Problem to solve: Give back the lines exactly, from the first one to the line with "# ---- The skull's", both ends included.

Data to use:
================
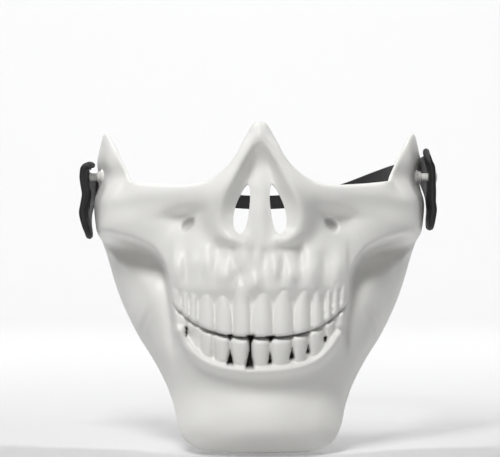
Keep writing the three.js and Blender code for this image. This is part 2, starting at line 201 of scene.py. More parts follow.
def face_form(angle, up):
    """The smooth face without relief, and the direction that it faces in plan."""
    width = through(WIDTH_ROWS, up) * HALF_WIDTH
    rear = through(REAR_ROWS, up) * DEPTH
    face = through(FACE_ROWS, up) * DEPTH
    sharpness = through(SHARPNESS_ROWS, up)
    cosine = np.clip(np.cos(angle), 0, 1)
    x = width * np.sin(angle)
    y = rear - (rear - face) * cosine**sharpness
    run = width * cosine
    fall = (rear - face) * sharpness * cosine ** (sharpness - 1) * np.sin(angle)
    facing = np.arctan2(fall, np.maximum(run, 1e-6))
    return x, y, up * SHELL_HEIGHT, facing


# ---- The skull's relief, in millimetres forwards ------------------------------------------

# Half width of the pear-shaped nasal opening, by height.
PEAR_ROWS = (
    (101, -4), (102.5, 3), (104.5, 11.5), (108, 17), (113, 20.3), (119, 20.8), (126, 18.6),
    (133, 15.2), (141, 10.6), (148, 6.2), (153, 3.2), (157, -1),
)
NOSE_RISE_ROWS = ((90, 0), (98, 1.2), (106, 3.2), (118, 5.8), (130, 7.3), (144, 8.5), (153, 9), (163, 8.5))
NASAL_DEPTH_ROWS = (
    (102, 0), (107, 1), (113, 3.2), (120, 6), (127, 8.6), (134, 9.3), (140, 8.4), (145, 6.4), (149, 3.6),
    (152, 1.4), (155.5, 0),
)
SEPTUM_ROWS = ((100, 0.1), (106, 0.7), (113, 1.5), (120, 2), (127, 1.6), (134, 0.8), (140, 0.2), (145, 0))

NASAL_NARROW_ROWS = ((100, 1), (126, 1), (141, 1.5), (152, 3))


def nose_relief(x, z):
    across = np.abs(x)
    beyond = across - through(PEAR_ROWS, z)
    mound = through(NOSE_RISE_ROWS, z) * np.exp(-((np.maximum(beyond, 0) / 8.5) ** 2))
    margin = 1.0 * np.exp(-(((beyond - 0.6) / 3.4) ** 2)) * ramp(98, 106, z) * ramp(156, 142, z)
    narrow = through(NASAL_NARROW_ROWS, z)
    hollow = ramp(-0.5, -10, beyond * narrow) * through(NASAL_DEPTH_ROWS, z)
    septum = np.exp(-((across / 3.9) ** 3)) * through(SEPTUM_ROWS, z) * ramp(0.5, -3, beyond)
    knob = 2.2 * hill(x, z, 0, 156.5, 5.4, 5)
    lower_rim = 1.9 * (hill(x, z, -13.5, 105.6, 6.5, 3.2, -14) + hill(x, z, 13.5, 105.6, 6.5, 3.2, 14))
    foot = -1.2 * (hill(x, z, -20.5, 100.5, 3.6, 4) + hill(x, z, 20, 99.5, 3.4, 4.5))
    return mound + margin - hollow + septum + knob + lower_rim + foot


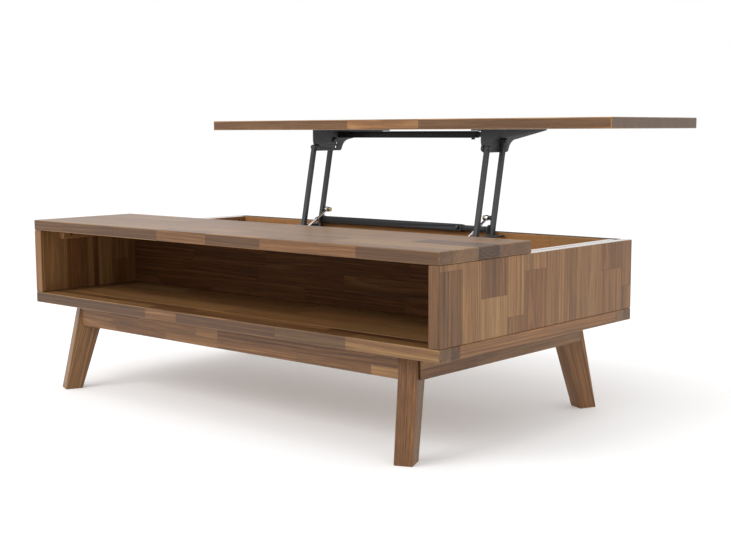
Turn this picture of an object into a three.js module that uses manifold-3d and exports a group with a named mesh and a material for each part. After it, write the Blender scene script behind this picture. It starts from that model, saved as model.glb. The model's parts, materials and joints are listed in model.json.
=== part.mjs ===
// Lift-top coffee table in solid wood. A fixed top covers an open cubby at the front; behind it a
// lift top rises and comes towards the sitter on two steel parallelogram linkages with gas struts.
// Millimetres, +X along the length, +Y towards the sitter's side, +Z up. The lift top is raised.
// The origin is on the floor, under the middle of the raised table's box.
import * as THREE from "three";
import { mergeVertices } from "three/addons/utils/BufferGeometryUtils.js";
import Module from "manifold-3d";

// ---- Driving dimensions: the case ----
const LENGTH = 1200;
const DEPTH = 656;
const LEG_HEIGHT = 197;
const BOARD = 24; // thickness of tops, sides and rails
const SIDE_HEIGHT = 145;
const FIXED_TOP_DEPTH = 280;
const TOP_GAP = 2; // between the fixed top and the closed lift top
const FIT = 0.3; // gap between pieces that touch
const RAIL_WIDTH = 60; // of the bottom frame
const BOTTOM_PANEL = 18;
const DIVIDER_FRONT = 272; // back wall of the cubby, from the front face
const BATTEN_THICKNESS = 18;
const BATTEN_HEIGHT = 22;
const BATTEN_INSET = 51; // from the front face to the cubby battens

// ---- Legs and aprons ----
const LEG_THICKNESS = 36;
const LEG_WIDTH_FOOT = 40;
const LEG_WIDTH_TOP = 62;
const LEG_TURN = THREE.MathUtils.degToRad(23); // about the vertical
const FOOT_CORNER = [530, 15]; // outer corner: from the middle of the length, from the front face
const LEG_TOP_CORNER = [512, 52];
const APRON_HEIGHT = 49;
const APRON_THICKNESS = 20;
const FRONT_APRON_INSET = 39;
const SIDE_APRON_INSET = 85;
const FRONT_APRON_HALF = 484;
const SIDE_APRON_START = 57;

// ---- Lift linkage, from the front face and the floor, table closed ----
const ARM_LENGTH = 233.2; // between pivots
const RAISED_LEAN = THREE.MathUtils.degToRad(11.7); // past the vertical, towards the sitter
const CLOSED_LEAN = THREE.MathUtils.degToRad(-90.5);
const FRONT_PIVOT = { y: 552.7, drop: 40.7 }; // base pivots, drop below the case's rim
const REAR_PIVOT = { y: 617.1, drop: 23.2 };
const ARM_X = 266; // middle plane of the arms, from the middle of the length
const ARM_SIZE = 10;
const ARM_END_RADIUS = 6;
const PLATE = 3; // sheet steel
const TOP_PLATE_X = 256.5; // inner face of the top bracket's plate
const TOP_PLATE_INSET = 26; // from the lift top's front edge
const TOP_PLATE_HEIGHT = 52;
const TOP_FLANGE_LENGTH = 262;
const TOP_FLANGE_WIDTH = 30; // towards the middle of the table
const BASE_PLATE_X = 272;
const BASE_FLANGE_WIDTH = 22;
const FLANGE_FRONT = 520; // front end of the flange that lies on the partition
const PARTITION_X = 276;
const PARTITION_THICKNESS = 18;
const PARTITION_DROP = 8.8; // its top, below the case's rim
const PIN_RADIUS = 4;
const PIN_HEAD = { radius: 7, height: 4, chamfer: 0.8, chamferRadius: 5 };
const PIN_SWAGE = { radius: 5.5, length: 2.5 }; // outer end of a top pin
const CROSSBAR = 16; // outer tube, square
const CROSSBAR_INNER = 12;
const CROSSBAR_WALL = 1.6;
const CROSSBAR_OVERLAP = 84; // of the inner tube inside the outer one
const CLAMP_INSET = 12; // of the screw from the end of the outer tube
const CLAMP = { shank: 2, hole: 2.3, head: 4.5, headHeight: 3.5, chamfer: 0.5 };
const LOWER_BAR_SPLIT = 184; // x where the outer tube ends
const UPPER_BAR_SPLIT = 176;
const LOWER_BAR_UP_ARM = 29.3; // from the rear base pivot
const UPPER_BAR = { back: 124, drop: 11.8 }; // from the lift top's front edge, below its underside

// ---- Gas strut ----
const STRUT_X = 248;
const STUD_UP_ARM = 55.3;
const ANCHOR = { y: 405, drop: 92.8 };
const TUBE_RADIUS = 7.5;
const TUBE_LENGTH = 120;
const ROD_RADIUS = 3;
const TUBE_BORE_END = 16; // from the anchor
const ROD_LENGTH = 152; // from inside the tube to the stud
const ROD_STOP = { back: 46, radius: 5, half: 2.5 }; // stop collar, back from the stud
const NECK = { start: 5, radius: 4, end: 12 }; // of the tube, next to its eye
const EYE_RADIUS = 7;
const EYE_THICKNESS = 8;
const ANCHOR_BOSS = 13; // radius of the base bracket round the anchor
const STUD_HEAD = { radius: 5.5, length: 6 }; // of the stud on the rear arm
const STUD_NECK = 4.5; // radius between the eye and the arm
const STUD_FOOT = 6; // radius against the arm
const ANCHOR_NECK = 5; // radius between the tube and the base plate
const EYE_PLAY = 0.5; // on each side of an eye

// ---- Derived places ----
const RIM = LEG_HEIGHT + BOARD + SIDE_HEIGHT;
const FLOOR_TOP = LEG_HEIGHT + BOARD;
const LIFT_DEPTH = DEPTH - FIXED_TOP_DEPTH - TOP_GAP;
const RISE = ARM_LENGTH * (Math.cos(RAISED_LEAN) - Math.cos(CLOSED_LEAN));
const REACH = ARM_LENGTH * (Math.sin(RAISED_LEAN) - Math.sin(CLOSED_LEAN));
const LIFT_FRONT = FIXED_TOP_DEPTH + TOP_GAP + REACH; // raised, from the case's front face
const LIFT_UNDER = RIM + RISE; // top of the top brackets, raised
const FRONT = -(LIFT_FRONT + LIFT_DEPTH) / 2; // y of the case's front face

// ---- Materials ----
const wood = new THREE.MeshStandardMaterial({ color: 0x8c6a4c, roughness: 0.5, metalness: 0 });
const innerWood = new THREE.MeshStandardMaterial({ color: 0x9a6c40, roughness: 0.6, metalness: 0 });
const steel = new THREE.MeshStandardMaterial({ color: 0x3b3d40, roughness: 0.5, metalness: 0.4 });
const pinSteel = new THREE.MeshStandardMaterial({ color: 0x1d1e20, roughness: 0.4, metalness: 0.8 });
const rodSteel = new THREE.MeshStandardMaterial({ color: 0xb9b4b8, roughness: 0.2, metalness: 1 });
const brass = new THREE.MeshStandardMaterial({ color: 0x9a8258, roughness: 0.35, metalness: 1 });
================
Expected answer:
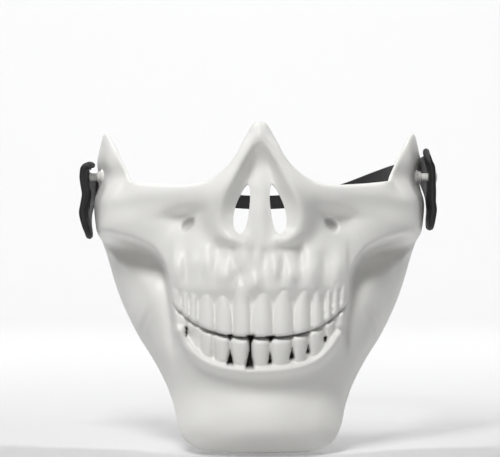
Keep writing the three.js and Blender code for this image. This is part 2, starting at line 201 of scene.py. More parts follow.
def face_form(angle, up):
    """The smooth face without relief, and the direction that it faces in plan."""
    width = through(WIDTH_ROWS, up) * HALF_WIDTH
    rear = through(REAR_ROWS, up) * DEPTH
    face = through(FACE_ROWS, up) * DEPTH
    sharpness = through(SHARPNESS_ROWS, up)
    cosine = np.clip(np.cos(angle), 0, 1)
    x = width * np.sin(angle)
    y = rear - (rear - face) * cosine**sharpness
    run = width * cosine
    fall = (rear - face) * sharpness * cosine ** (sharpness - 1) * np.sin(angle)
    facing = np.arctan2(fall, np.maximum(run, 1e-6))
    return x, y, up * SHELL_HEIGHT, facing


# ---- The skull's relief, in millimetres forwards ------------------------------------------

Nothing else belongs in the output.